#### [Task goal]
Copy the full set of lines exactly as given.

#### [Information provided]

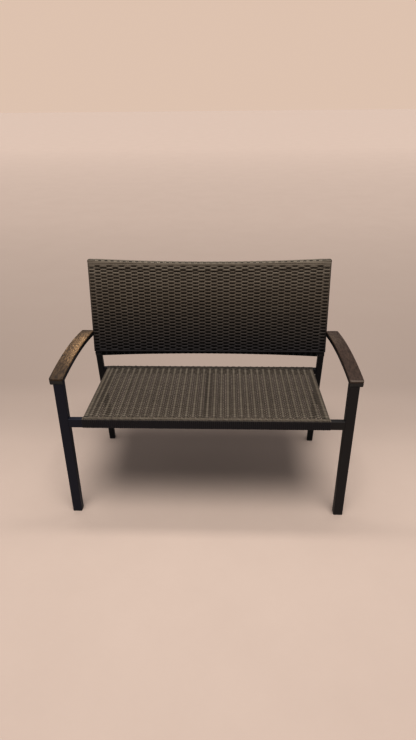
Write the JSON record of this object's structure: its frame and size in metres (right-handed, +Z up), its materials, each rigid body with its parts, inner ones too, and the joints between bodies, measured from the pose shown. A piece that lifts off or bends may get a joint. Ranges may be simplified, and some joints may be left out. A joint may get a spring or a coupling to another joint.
{
  "type": "garden bench",
  "caption": "Garden bench with a welded tube frame, arched arms topped with wooden slats, and a seat and back woven from flat strand.",
  "frame": {"origin": "centre of the bounding box, on the floor under the feet", "axes": "+X to the right of someone facing the bench, along its length; +Y towards the back; +Z up"},
  "size_m": [1.1056, 0.533, 0.9013],
  "materials": {
    "frame_coat": "black satin powder coat",
    "woven_strand": "flat extruded strand, brown grey, faint sheen",
    "arm_wood": "dark brown oiled hardwood, weathered",
    "black_plastic": "moulded matt black",
    "screw_steel": "zinc plated"
  },
  "bodies": {
    "root": {"front_seat_rail": "frame_coat", "rear_seat_rail": "frame_coat", "seat_centre_brace": "frame_coat", "back_top_rail": "frame_coat", "back_bottom_rail": "frame_coat", "back_weave": "woven_strand", "back_wrap_top": "woven_strand", "back_wrap_bottom": "woven_strand", "seat_weave": "woven_strand", "seat_wrap_front": "woven_strand", "seat_wrap_rear": "woven_strand", "front_leg_left": "frame_coat", "front_leg_right": "frame_coat", "rear_post_left": "frame_coat", "rear_post_right": "frame_coat", "seat_side_tube_left": "frame_coat", "seat_side_tube_right": "frame_coat", "arm_tube_left": "frame_coat", "arm_tube_right": "frame_coat", "arm_slat_left": "arm_wood", "arm_slat_right": "arm_wood", "arm_screws_left": "screw_steel", "arm_screws_right": "screw_steel", "arm_front_plug_left": "black_plastic", "arm_front_plug_right": "black_plastic", "arm_rear_plug_left": "black_plastic", "arm_rear_plug_right": "black_plastic", "front_glide_left": "black_plastic", "front_glide_right": "black_plastic", "rear_glide_left": "black_plastic", "rear_glide_right": "black_plastic", "back_wrap_left": "woven_strand", "back_wrap_right": "woven_strand", "seat_wrap_left": "woven_strand", "seat_wrap_right": "woven_strand"}
  },
  "joints": []
}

#### [Result of the exercise]
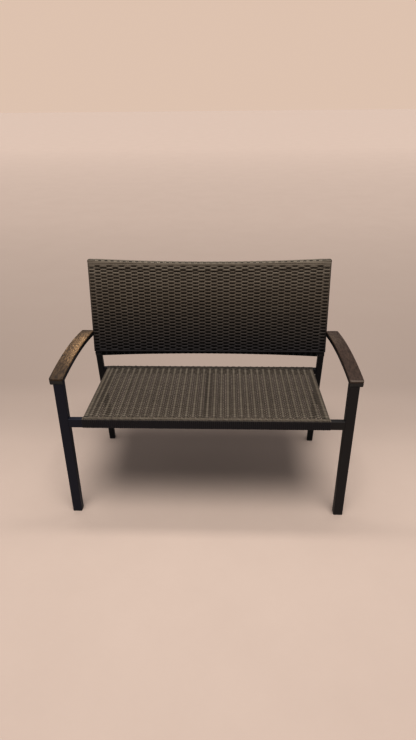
Write the JSON record of this object's structure: its frame and size in metres (right-handed, +Z up), its materials, each rigid body with its parts, inner ones too, and the joints between bodies, measured from the pose shown. A piece that lifts off or bends may get a joint. Ranges may be simplified, and some joints may be left out. A joint may get a spring or a coupling to another joint.
{
  "type": "garden bench",
  "caption": "Garden bench with a welded tube frame, arched arms topped with wooden slats, and a seat and back woven from flat strand.",
  "frame": {"origin": "centre of the bounding box, on the floor under the feet", "axes": "+X to the right of someone facing the bench, along its length; +Y towards the back; +Z up"},
  "size_m": [1.1056, 0.533, 0.9013],
  "materials": {
    "frame_coat": "black satin powder coat",
    "woven_strand": "flat extruded strand, brown grey, faint sheen",
    "arm_wood": "dark brown oiled hardwood, weathered",
    "black_plastic": "moulded matt black",
    "screw_steel": "zinc plated"
  },
  "bodies": {
    "root": {"front_seat_rail": "frame_coat", "rear_seat_rail": "frame_coat", "seat_centre_brace": "frame_coat", "back_top_rail": "frame_coat", "back_bottom_rail": "frame_coat", "back_weave": "woven_strand", "back_wrap_top": "woven_strand", "back_wrap_bottom": "woven_strand", "seat_weave": "woven_strand", "seat_wrap_front": "woven_strand", "seat_wrap_rear": "woven_strand", "front_leg_left": "frame_coat", "front_leg_right": "frame_coat", "rear_post_left": "frame_coat", "rear_post_right": "frame_coat", "seat_side_tube_left": "frame_coat", "seat_side_tube_right": "frame_coat", "arm_tube_left": "frame_coat", "arm_tube_right": "frame_coat", "arm_slat_left": "arm_wood", "arm_slat_right": "arm_wood", "arm_screws_left": "screw_steel", "arm_screws_right": "screw_steel", "arm_front_plug_left": "black_plastic", "arm_front_plug_right": "black_plastic", "arm_rear_plug_left": "black_plastic", "arm_rear_plug_right": "black_plastic", "front_glide_left": "black_plastic", "front_glide_right": "black_plastic", "rear_glide_left": "black_plastic", "rear_glide_right": "black_plastic", "back_wrap_left": "woven_strand", "back_wrap_right": "woven_strand", "seat_wrap_left": "woven_strand", "seat_wrap_right": "woven_strand"}
  },
  "joints": []
}